● SHORT PROBLEM
Lift out, unaltered, the lines of the material below between the line holding "cut(thigh, room_rump)" and the line holding "points = [vertex.co", counting both.

- - - - -

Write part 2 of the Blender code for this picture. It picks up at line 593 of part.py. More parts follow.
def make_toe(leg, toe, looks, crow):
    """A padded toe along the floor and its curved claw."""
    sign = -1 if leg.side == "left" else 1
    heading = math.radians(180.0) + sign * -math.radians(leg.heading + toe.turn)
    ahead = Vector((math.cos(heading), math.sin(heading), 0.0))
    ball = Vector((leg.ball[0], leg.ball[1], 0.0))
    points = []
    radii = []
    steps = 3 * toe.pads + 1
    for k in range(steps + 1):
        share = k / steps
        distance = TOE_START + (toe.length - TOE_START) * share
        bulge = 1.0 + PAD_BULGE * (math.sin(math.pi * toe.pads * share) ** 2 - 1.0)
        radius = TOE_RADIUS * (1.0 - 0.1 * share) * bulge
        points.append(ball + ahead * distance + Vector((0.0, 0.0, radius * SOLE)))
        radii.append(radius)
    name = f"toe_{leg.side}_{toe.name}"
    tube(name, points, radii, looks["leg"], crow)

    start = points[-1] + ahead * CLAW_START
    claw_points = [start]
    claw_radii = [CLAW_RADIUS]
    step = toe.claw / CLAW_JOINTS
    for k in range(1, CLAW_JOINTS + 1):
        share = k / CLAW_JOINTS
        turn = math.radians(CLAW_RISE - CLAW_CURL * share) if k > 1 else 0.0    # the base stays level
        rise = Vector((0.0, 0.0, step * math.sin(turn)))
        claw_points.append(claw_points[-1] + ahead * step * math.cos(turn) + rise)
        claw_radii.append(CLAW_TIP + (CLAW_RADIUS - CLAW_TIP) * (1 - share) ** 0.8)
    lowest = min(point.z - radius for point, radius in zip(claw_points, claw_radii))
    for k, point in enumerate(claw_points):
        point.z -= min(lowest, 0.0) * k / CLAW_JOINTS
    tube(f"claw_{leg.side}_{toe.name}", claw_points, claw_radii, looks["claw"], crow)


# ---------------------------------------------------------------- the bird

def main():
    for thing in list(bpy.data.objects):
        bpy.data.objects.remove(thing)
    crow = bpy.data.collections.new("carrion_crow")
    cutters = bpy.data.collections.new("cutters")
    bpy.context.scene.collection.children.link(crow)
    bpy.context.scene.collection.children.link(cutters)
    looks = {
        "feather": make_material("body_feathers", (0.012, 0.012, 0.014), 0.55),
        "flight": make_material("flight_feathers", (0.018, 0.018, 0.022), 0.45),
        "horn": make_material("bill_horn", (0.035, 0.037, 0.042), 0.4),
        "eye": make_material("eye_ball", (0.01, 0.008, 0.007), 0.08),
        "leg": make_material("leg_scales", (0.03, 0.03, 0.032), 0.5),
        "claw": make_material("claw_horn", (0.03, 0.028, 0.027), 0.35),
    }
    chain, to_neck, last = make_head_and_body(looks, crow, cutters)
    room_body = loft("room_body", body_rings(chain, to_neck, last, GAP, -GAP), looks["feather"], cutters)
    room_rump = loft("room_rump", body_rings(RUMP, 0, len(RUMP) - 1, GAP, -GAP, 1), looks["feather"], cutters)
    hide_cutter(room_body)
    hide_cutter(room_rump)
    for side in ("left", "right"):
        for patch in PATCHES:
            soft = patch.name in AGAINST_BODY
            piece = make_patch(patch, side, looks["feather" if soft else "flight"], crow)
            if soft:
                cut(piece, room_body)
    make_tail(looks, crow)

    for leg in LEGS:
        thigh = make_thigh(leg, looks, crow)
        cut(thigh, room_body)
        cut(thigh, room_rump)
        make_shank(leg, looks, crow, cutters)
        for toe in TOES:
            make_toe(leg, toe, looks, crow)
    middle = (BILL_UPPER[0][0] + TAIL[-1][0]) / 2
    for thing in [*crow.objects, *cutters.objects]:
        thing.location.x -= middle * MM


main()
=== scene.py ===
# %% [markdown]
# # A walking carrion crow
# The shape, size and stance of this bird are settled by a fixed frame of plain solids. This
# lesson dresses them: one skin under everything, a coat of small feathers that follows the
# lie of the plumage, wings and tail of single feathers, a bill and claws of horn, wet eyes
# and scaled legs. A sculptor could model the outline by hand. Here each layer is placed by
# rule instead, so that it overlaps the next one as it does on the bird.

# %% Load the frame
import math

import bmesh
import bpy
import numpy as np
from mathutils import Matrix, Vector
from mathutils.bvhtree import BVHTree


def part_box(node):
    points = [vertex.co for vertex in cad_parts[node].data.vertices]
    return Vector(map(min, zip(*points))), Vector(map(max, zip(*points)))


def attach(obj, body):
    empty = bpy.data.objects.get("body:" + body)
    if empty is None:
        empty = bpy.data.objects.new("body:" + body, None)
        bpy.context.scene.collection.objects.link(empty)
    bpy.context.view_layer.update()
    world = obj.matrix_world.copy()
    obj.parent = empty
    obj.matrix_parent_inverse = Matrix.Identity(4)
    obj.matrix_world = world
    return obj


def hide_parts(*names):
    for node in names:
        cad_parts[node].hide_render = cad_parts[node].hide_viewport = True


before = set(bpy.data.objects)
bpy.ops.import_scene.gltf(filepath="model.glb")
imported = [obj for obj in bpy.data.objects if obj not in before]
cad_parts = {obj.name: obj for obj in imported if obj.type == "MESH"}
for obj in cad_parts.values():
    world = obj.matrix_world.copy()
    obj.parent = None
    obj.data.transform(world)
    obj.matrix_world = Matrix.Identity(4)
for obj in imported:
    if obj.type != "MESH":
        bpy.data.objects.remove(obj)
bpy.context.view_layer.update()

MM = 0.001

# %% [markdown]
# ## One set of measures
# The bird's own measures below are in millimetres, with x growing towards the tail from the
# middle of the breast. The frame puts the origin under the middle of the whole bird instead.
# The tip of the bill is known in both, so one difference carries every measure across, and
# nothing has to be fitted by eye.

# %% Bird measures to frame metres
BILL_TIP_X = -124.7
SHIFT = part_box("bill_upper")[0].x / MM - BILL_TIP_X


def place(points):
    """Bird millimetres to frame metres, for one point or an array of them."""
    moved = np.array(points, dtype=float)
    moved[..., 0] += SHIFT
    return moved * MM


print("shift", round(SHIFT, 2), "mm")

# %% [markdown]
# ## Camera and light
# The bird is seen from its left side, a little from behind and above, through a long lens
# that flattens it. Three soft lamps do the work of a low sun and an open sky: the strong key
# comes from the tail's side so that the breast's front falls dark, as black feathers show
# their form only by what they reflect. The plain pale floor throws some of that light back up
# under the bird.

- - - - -

● RESPONSE FOR THIS EXERCISE
        cut(thigh, room_rump)
        make_shank(leg, looks, crow, cutters)
        for toe in TOES:
            make_toe(leg, toe, looks, crow)
    middle = (BILL_UPPER[0][0] + TAIL[-1][0]) / 2
    for thing in [*crow.objects, *cutters.objects]:
        thing.location.x -= middle * MM


main()
=== scene.py ===
# %% [markdown]
# # A walking carrion crow
# The shape, size and stance of this bird are settled by a fixed frame of plain solids. This
# lesson dresses them: one skin under everything, a coat of small feathers that follows the
# lie of the plumage, wings and tail of single feathers, a bill and claws of horn, wet eyes
# and scaled legs. A sculptor could model the outline by hand. Here each layer is placed by
# rule instead, so that it overlaps the next one as it does on the bird.

# %% Load the frame
import math

import bmesh
import bpy
import numpy as np
from mathutils import Matrix, Vector
from mathutils.bvhtree import BVHTree


def part_box(node):
    points = [vertex.co for vertex in cad_parts[node].data.vertices]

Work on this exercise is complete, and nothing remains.